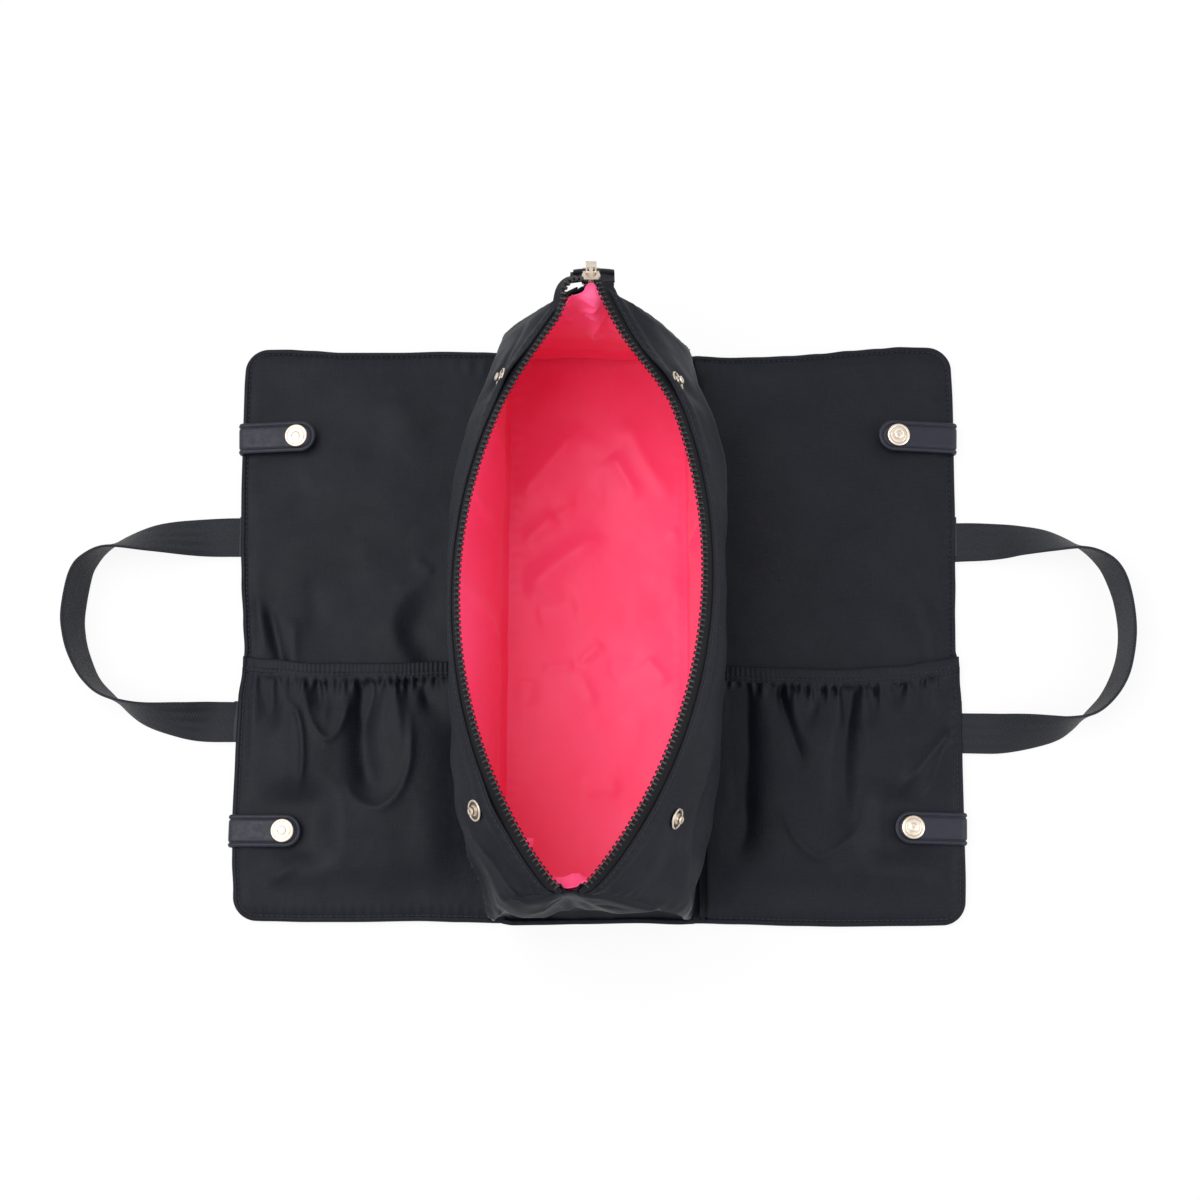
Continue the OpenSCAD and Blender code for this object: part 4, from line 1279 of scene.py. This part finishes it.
def edge_distance(s, t):
    ds, dt = FLAP_REACH - s, HALF_L - np.abs(t)
    r = CORNER_R
    corner = r - np.hypot(np.maximum(r - ds, 0), np.maximum(r - dt, 0))
    return np.where((ds < r) & (dt < r), corner, np.minimum(ds, dt))


def flap_plan(sd, s, t):
    """Where a point of the plain rectangle lies in the flap's real outline."""
    out = table(OUTER_EDGE[sd], t)
    x = FLAP_IN + s * (out - FLAP_IN) / FLAP_REACH
    far = table(FAR_EDGE[sd], FLAP_IN + s)
    near = table(NEAR_EDGE[sd], FLAP_IN + s)
    return x, np.where(t > 0, t * far / HALF_L, t * near / HALF_L)


def edge_roll(s, d):
    """Half the flap's thickness near its bound edge, a little thinner at the fold."""
    return 1.95 * rolled(d, 2.1) * mix(0.75, 1, smooth(s / 6))


def swollen(s, d):
    """How much the padding fills out inside the bound edge, from 0 to 1."""
    return smooth((d - 3.9) / 7) * smooth(s / 6)


def flap_height(sd, s, t, x, y):
    """Height of the flap's upper face above its middle layer."""
    d = edge_distance(s, t)
    h = edge_roll(s, d) + swollen(s, d) - 0.9 * bell(d - STITCH_IN, 0.75)
    run = np.where(HALF_L - np.abs(t) < FLAP_REACH - s, x, y)
    pucker = 0.28 * np.sin(run / 0.95 + 2 * noise(x, y, 20, 61)) * bell(d - 6.0, 3.4)
    pucker = pucker * (0.6 + 0.6 * noise(x, y, 33, 62))
    by_pouch = smooth((110 - x) / 40) * 0.5 * np.sin(x / 1.6 + noise(x, y, 15, 63))
    pucker = pucker + by_pouch * bell(HALF_L - np.abs(t) - 9, 6)
    still = smooth((d - 3.8) / 9) * smooth(s / 6)
    folds = strokes(x, y, FLAP_FOLDS[sd])
    soft = 0.75 * noise(x, y, 46, 64 + sd) + 0.4 * noise(x + 0.5 * y, y, 19, 66 + sd)
    soft = soft + 0.08 * noise(x, y, 6, 68 + sd)
    return h + pucker + (folds + soft) * still


def flap_top(sd, s, t):
    x, y = flap_plan(sd, s, t)
    return np.stack([sd * x, y, FLAP_T / 2 + flap_height(sd, s, t, x, y)], axis=-1)


def flap_bottom(sd, s, t):
    x, y = flap_plan(sd, s, t)
    d = edge_distance(s, t)
    h = edge_roll(s, d) + 0.85 * swollen(s, d) - 0.6 * bell(d - STITCH_IN, 0.75)
    h = h - 0.35 * (1 + noise(x, y, 40, 71 + sd)) * smooth((d - 4) / 12)
    return np.stack([sd * x, y, FLAP_T / 2 - np.minimum(h, 2.85)], axis=-1)


def flap_edge_path(sd, d, top, start=3.0):
    """A line at distance d from the flap's edge, from the far fold end round to the near one."""
    r = CORNER_R - d
    turn = np.linspace(0, math.pi / 2, 14)
    s0, t0 = FLAP_REACH - CORNER_R, HALF_L - CORNER_R
    s = np.concatenate([np.linspace(start, s0, 90)[:-1], s0 + r * np.sin(turn),
                        np.full(180, FLAP_REACH - d)[1:-1], s0 + r * np.cos(turn),
                        np.linspace(s0, start, 90)[1:]])
    t = np.concatenate([np.full(89, HALF_L - d), t0 + r * np.cos(turn),
                        np.linspace(t0, -t0, 180)[1:-1], -t0 - r * np.sin(turn),
                        np.full(89, d - HALF_L)])
    return (flap_top if top else flap_bottom)(sd, s, t), s, t


EDGE_FINE = (0, 0.12, 0.35, 0.75, 1.3, 2.0, 2.6, 3.0, 3.5, 4.0, 4.6, 5.6, 7.0)


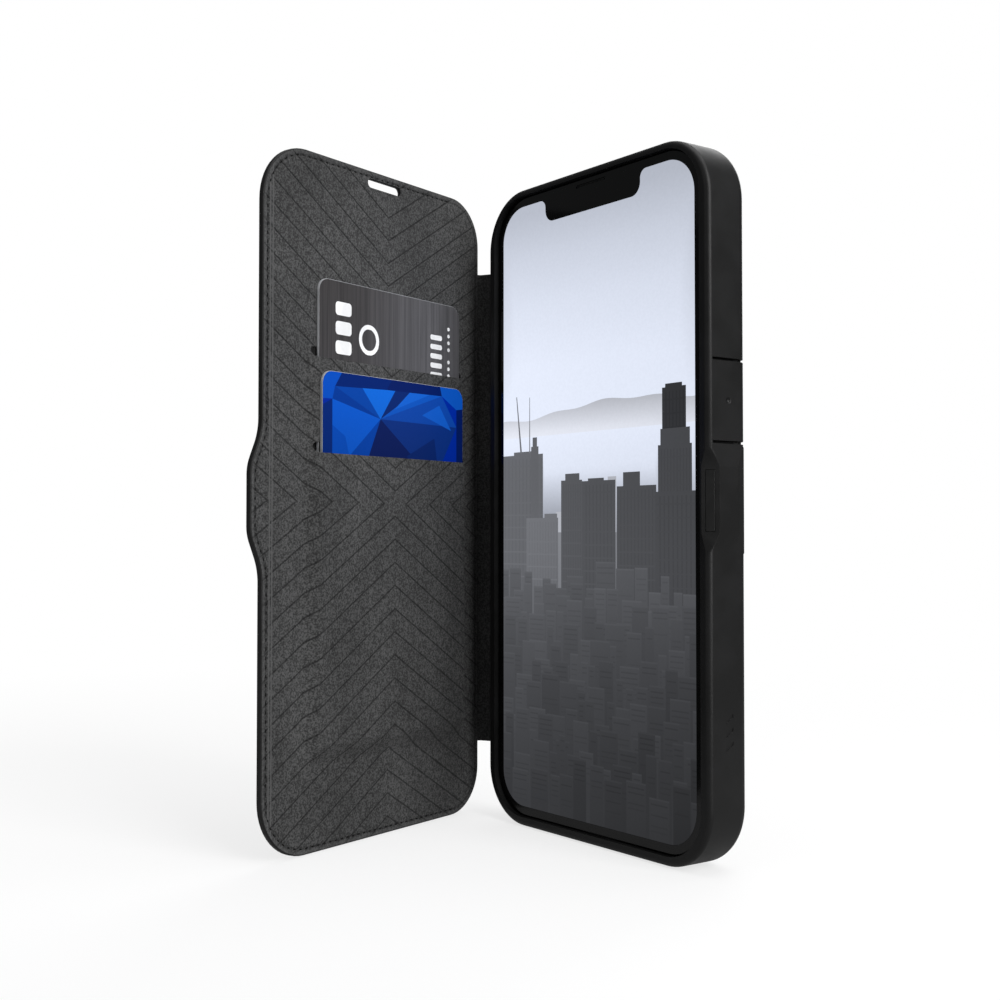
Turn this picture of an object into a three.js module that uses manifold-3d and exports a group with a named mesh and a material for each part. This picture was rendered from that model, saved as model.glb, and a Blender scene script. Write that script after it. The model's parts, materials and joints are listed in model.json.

━━━━━━━━━━━━━━━━

THE REQUEST → Quote the listing word for word from its first line through the line in which "return np.where((ds <" appears.

RESULT BELOW →
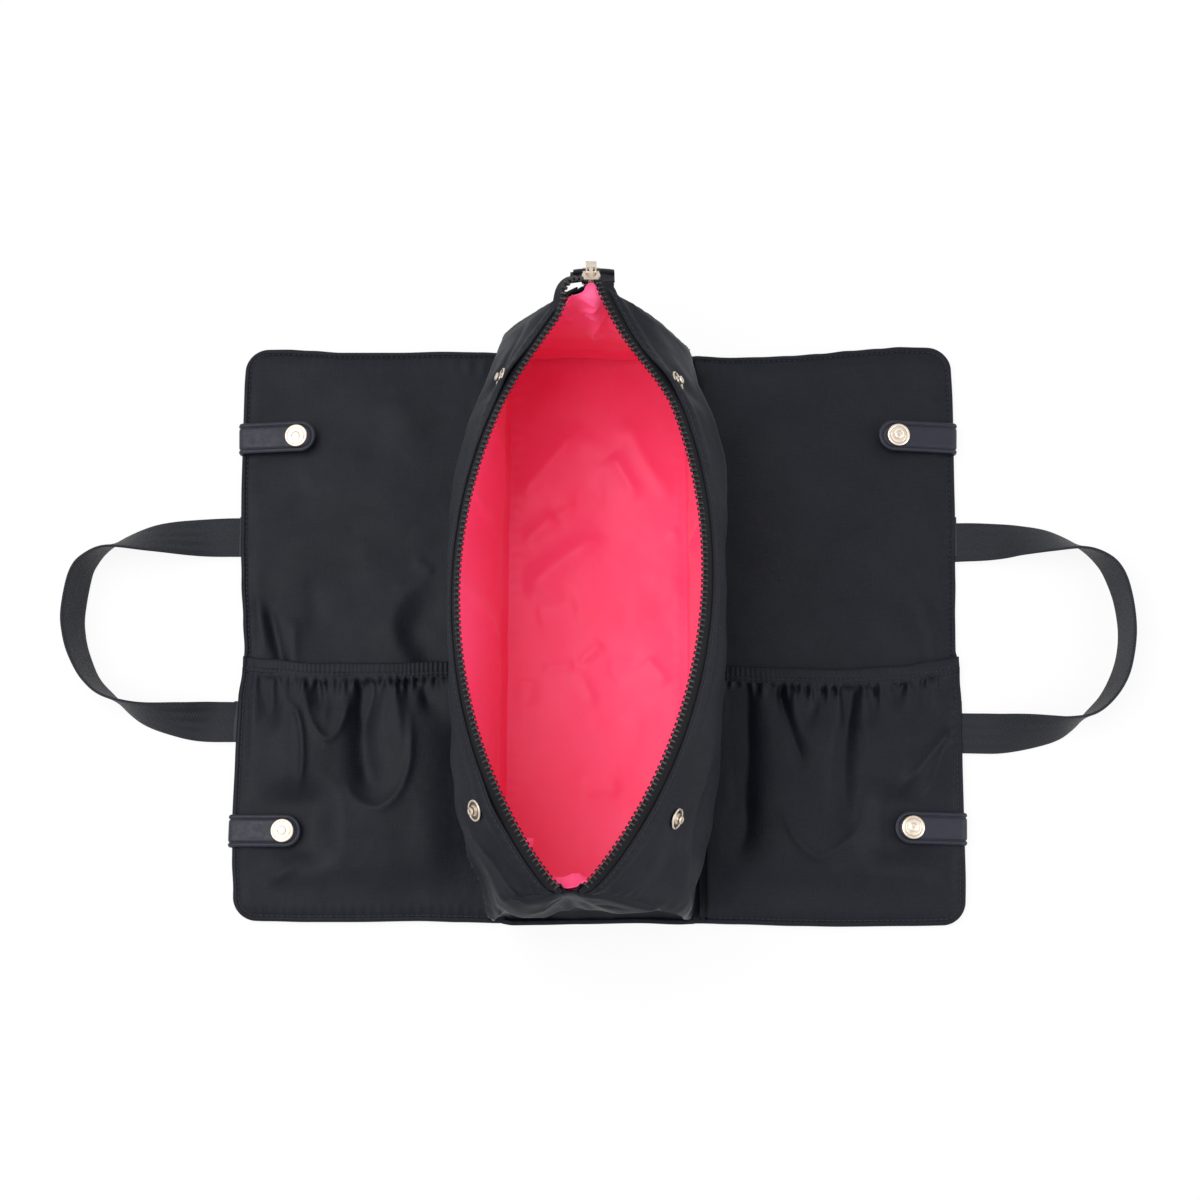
Continue the OpenSCAD and Blender code for this object: part 4, from line 1279 of scene.py. This part finishes it.
def edge_distance(s, t):
    ds, dt = FLAP_REACH - s, HALF_L - np.abs(t)
    r = CORNER_R
    corner = r - np.hypot(np.maximum(r - ds, 0), np.maximum(r - dt, 0))
    return np.where((ds < r) & (dt < r), corner, np.minimum(ds, dt))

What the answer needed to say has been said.